Me *makes nervous fern noises*
Scientist discovers largest prime number to date, when it was provided to him by a Spectrum customer service rep as a “confirmation number.”
[being axe murdered]
excuse me but perhaps you have confused me with a tree
Stop saying I’m not a nice person, I have a pillow in my trunk.
Extra car key
Extra house key
Extra storage unit key
Key to an extra apartment with a liquor cabinet– Keys to a successful relationship
Calm down penguins. You’re just a flashy suit and a few body parts away from being a platypus.

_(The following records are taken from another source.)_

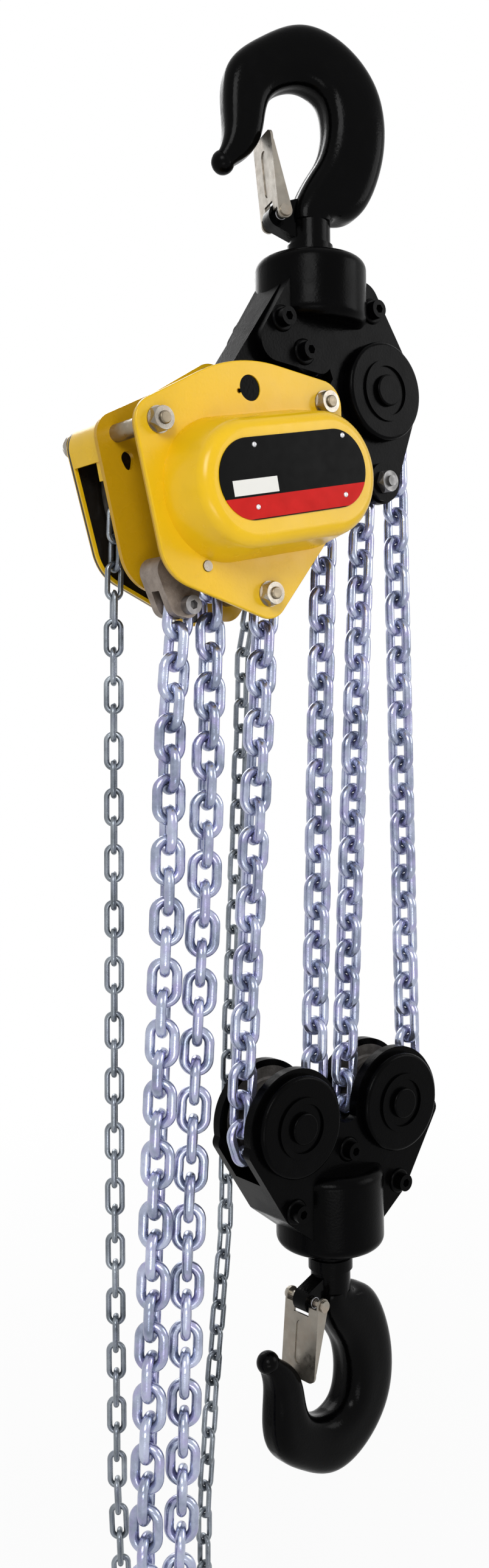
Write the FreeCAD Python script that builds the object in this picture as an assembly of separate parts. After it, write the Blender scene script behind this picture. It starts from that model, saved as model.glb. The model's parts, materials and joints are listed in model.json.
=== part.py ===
import FreeCAD, Part
import math, os
from FreeCAD import Vector as V

os.makedirs("parts", exist_ok=True)

# ---------------------------------------------------------------- driving sizes, mm
# The origin is the load seat of the top hook; +Z is up; the gear cover faces -Y.
LOAD_WIRE = 10.0            # load chain wire
LOAD_PITCH = 30.0           # load chain pitch
LOAD_WIDTH = 34.0           # load chain outer width
HAND_WIRE = 5.6             # hand chain wire
HAND_PITCH = 28.6           # hand chain pitch
HAND_WIDTH = 20.0           # hand chain outer width
LINK_PLAY = 0.5             # gap between two links that hang in each other
FIT = 0.05                  # radial clearance of a running fit
GAP = 0.6                   # clearance between parts that do not touch
SNUG = 0.02                 # radial clearance of a fixed pin

HOOK_SHANK_R = 21.0         # plain shank radius of both hooks
HOOK_SCALE = 1.0            # both hook forgings
TOP_SWIVEL = -18.0          # turn of the top hook about Z, degrees
LOW_SWIVEL = 4.5            # turn of the bottom hook about Z, degrees
SEAT_X = -14.5              # bowl centre beside the shank axis
LOW_SEAT_Z = -1362.0        # load seat of the bottom hook

COLLAR_R = 57.0             # round collar of both blocks
COLLAR_EDGE = 11.0          # rounding of the collars
TOP_COLLAR = (-234.0, -167.0)
LOW_COLLAR = (-1185.0, -1100.0)
CHEEK_Y = 30.0              # half thickness of the blocks
BOSS_Y = 40.0               # sheave bosses stand out to here
SLOT_Y = 19.8               # half width of the sheave slots
SHEAVE_POCKETS = 5          # idler and lower sheaves carry this many link pairs round
CHEEK_R = 56.0              # cheek radius round a sheave
AXLE_R = 13.0               # sheave axles
IDLER = (68.0, -294.0)      # idler sheave centre, x and z
ANCHOR = (71.0, -386.0)     # dead end of the load chain
LOW_X = 12.0                # axis of the lower block
LOW_Z = -1040.0             # lower sheave centres
LOW_HALF = 69.5             # half spacing of the lower sheaves
PIN = (-111.6, -316.5)      # suspension pin of the hoist body
PIN_R = 12.0
LUG_R = 19.0                # lug round the suspension pin
ANCHOR_R = 6.5              # bolt through the last link

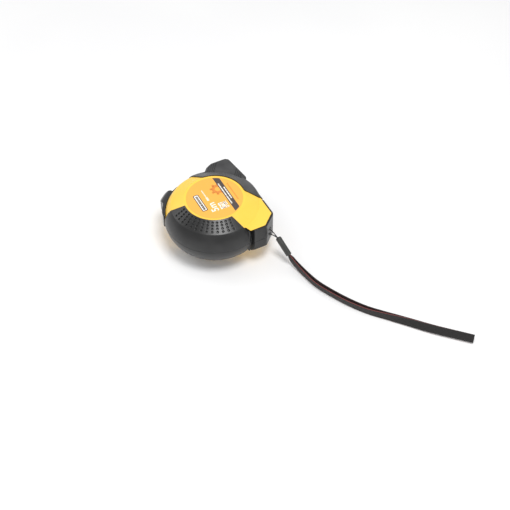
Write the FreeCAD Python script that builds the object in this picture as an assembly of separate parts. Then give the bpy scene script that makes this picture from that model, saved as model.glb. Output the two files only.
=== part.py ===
"""Pocket tape measure, 5 m x 19 mm, lying on its belt clip, with a lanyard and wrist strap.

Frame: the reel's axis is vertical (+Z), +X points out of the mouth, +Y is up when the tape
stands on its base, and Z = 0 is the surface that the belt clip lies on. Pieces are drawn
about the case's split plane, z = 0, and raised by SPLIT_HEIGHT when they are written.
Lengths are millimetres, angles are degrees anticlockwise from +X.
"""
import FreeCAD
import Part
import math
import os

V = FreeCAD.Vector
Z_AXIS = V(0, 0, 1)
ORIGIN = V(0, 0, 0)

# --- case, round part -------------------------------------------------------------------
CASE_RADIUS = 35.5          # side wall at the split plane
FACE_HALF = 17.7            # split plane to either flat face
LABEL_RADIUS = 20.0
FACE_RADIUS = LABEL_RADIUS + 1.4            # the flat face ends here and the shoulder falls away
SHOULDER_RADIUS = CASE_RADIUS - 4.5         # crease between the shoulder and the side wall
SHOULDER_HALF = 12.4        # height of that crease
BASE_Y = 31.5               # reel axis to the flat base
WALL = 2.4                  # shell wall, rubber included
BLOCK_HALF = 12.0           # half thickness of the corner and of the nose
BLOCK_ROUND = 2.2           # round on the upright edges of corner and nose
LABEL_SIDE_BEVEL = 0.8      # round their flat faces
CLIP_SIDE_BEVEL = 2.0
CLIP_CORNER_BEVEL = 4.4     # the corner's, wider than the nose's

# --- case, outlines of the arc centres at the corner and at the nose ------------------------
REAR_X = -CASE_RADIUS + BLOCK_ROUND
FRONT_X = CASE_RADIUS + 0.8 - BLOCK_ROUND
LOW_Y = -BASE_Y + BLOCK_ROUND
CORNER = [(0, 0), (REAR_X, -11.3), (REAR_X, LOW_Y + 8.2), (REAR_X + 7.3, LOW_Y), (-8.0, LOW_Y)]
NOSE = [(0, 0), (FRONT_X - 10.5, -5.1), (FRONT_X - 5.0, -9.1), (FRONT_X - 1.6, -12.5), (FRONT_X, -15.8),
        (FRONT_X, LOW_Y + 3.9), (FRONT_X - 0.8, LOW_Y + 3.1), (13.6, LOW_Y + 0.5)]
NOSE_FRONT = FRONT_X + BLOCK_ROUND

# --- soft mouldings ---------------------------------------------------------------------
RUBBER_DEEP = 1.2           # let into the shell
RUBBER_PROUD = 0.7          # stands above the shell
RUBBER_INNER_RADIUS = FACE_RADIUS + 0.5
REAR_GRIP = (83.7, 186.5, 75.0, 194.5)      # inner start, inner end, outer start, outer end
NOSE_BOOT = (-98.0, -4.0, -110.0, 8.0)
CORNER_WEDGE = (199.6, 248.5)
CORNER_TOP = 11.4           # the corner grip stops below the yellow face
CHANNEL_START = 192.0       # channel between rear grip and corner grip
CHANNEL_DEEP = 0.5          # its soft floor below the shell's face
CHANNEL_LINING = 1.9        # degrees of soft moulding behind its far wall
DIMPLE_RADIUS = 0.7
DIMPLE_DEPTH = 0.9
DIMPLE_ROWS = [2.3, 4.2, 6.2, 8.2]          # outside the flat face
DIMPLE_FIRST, DIMPLE_STEP, DIMPLE_COLUMNS = 90.0, 7.5, 13
RIB_DIRECTION = -38.0       # the nose's plain band runs this way
RIB_PITCH = 1.4
RIB_WIDTH = 0.7
RIB_DEPTH = 0.6
RIB_ZONES = [(6.9, 5), (-12.9, 4)]          # first groove beside the reel axis line, grooves
LEDGE_RADIUS = SHOULDER_RADIUS - 1.8        # the nose's side face starts here, with a step
LEDGE_ANGLES = (-66.0, -10.0)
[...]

Are you happily married or did your husband just take out 12 dishes to heat up a can of soup?
i was in paris with a boyfriend once and he lit a candle in Notre Dame in order to ask god to raise the price of bitcoin
The only way anyone should die is “mysteriously.” It just makes for better stories. “He lived a long, full life and died peacefully in his sleep.” Lame. Boring. A waste. “He lived a long, full life and disappeared in Panama, leaving enigmatic clues.” Excellent. Superb. No notes.
Don’t invite me places. I was cesarean. I didn’t want to come out then and I certainly don’t want to now
If you ever ask me what my favorite of something is, it is guaranteed that I will forget everything I’ve ever loved, mumble some nonsense and run away.
Me: I hope you don’t mind that I got a dog for our son.
Wife: Of course not, where is he?
Me: I just told you.
Float like a malevolent entity. Sting like a priest throwing holy water at you.
{Company meeting}
Pres: Our biggest fears have come true…*I run to check on the donuts
*Stroll back in, spitting crumbs “what’s wrong?”
I never realized that by my age, I would be so well educated in kitchen back splashes
As if ” cray cray” wasn’t irritating enough, people have started shortening it to ” cray”….that’s just stu stu
*at hostage negotiation class
Prof: Let’s go around and say why we’re here
Man: I joined the NYPD
Woman: I’m in the FBI
Me: I have a toddler
Me: no, Larry, you need to make more friends. Now let’s see how this new sweater vest looks
Larry (a garden gnome):
Me: oh my god you’re so handsome
Her: My father is very upset that I’m your girlfriend.
Me: Well, duh, I’m very upset that you’re my girlfriend…
My outfit today says “I’m going for a run in the fresh air and maybe do some yoga afterwards.”
My outfit is full of lies.
*I describe my lost cat to the cops*
Sketch Artist: *draws my cat*
Detective Dog: *adds WANTED DEAD OR ALIVE beneath the picture*
Dear sneeze, if you’re gonna happen, happen. Don’t put a stupid look on my face and then just leave.
Me, a pilot:
“Folks, we’re about to head into some turbulence as I just discovered my co-pilot is dating my ex. Fasten your seatbelts”
I’d love to meet up with you but my squirrel says it’s a bad idea and I always listen to her
[First Date]
HER: Do you consider yourself a feminist?
ME: Oh I’m not feminist at all!
HER:
ME: In fact, some of my best friends are women.
me: I really can’t stay
him: but, baby it’s-
me: *tail lights*
Alright so I have a pretty good joke for if Pirates Of The Carribean was nominated for several academy awards and lost all of them that the host could say and it’s this: “I’ve heard of not a dry eye in the house, but not an aye aye in the house?”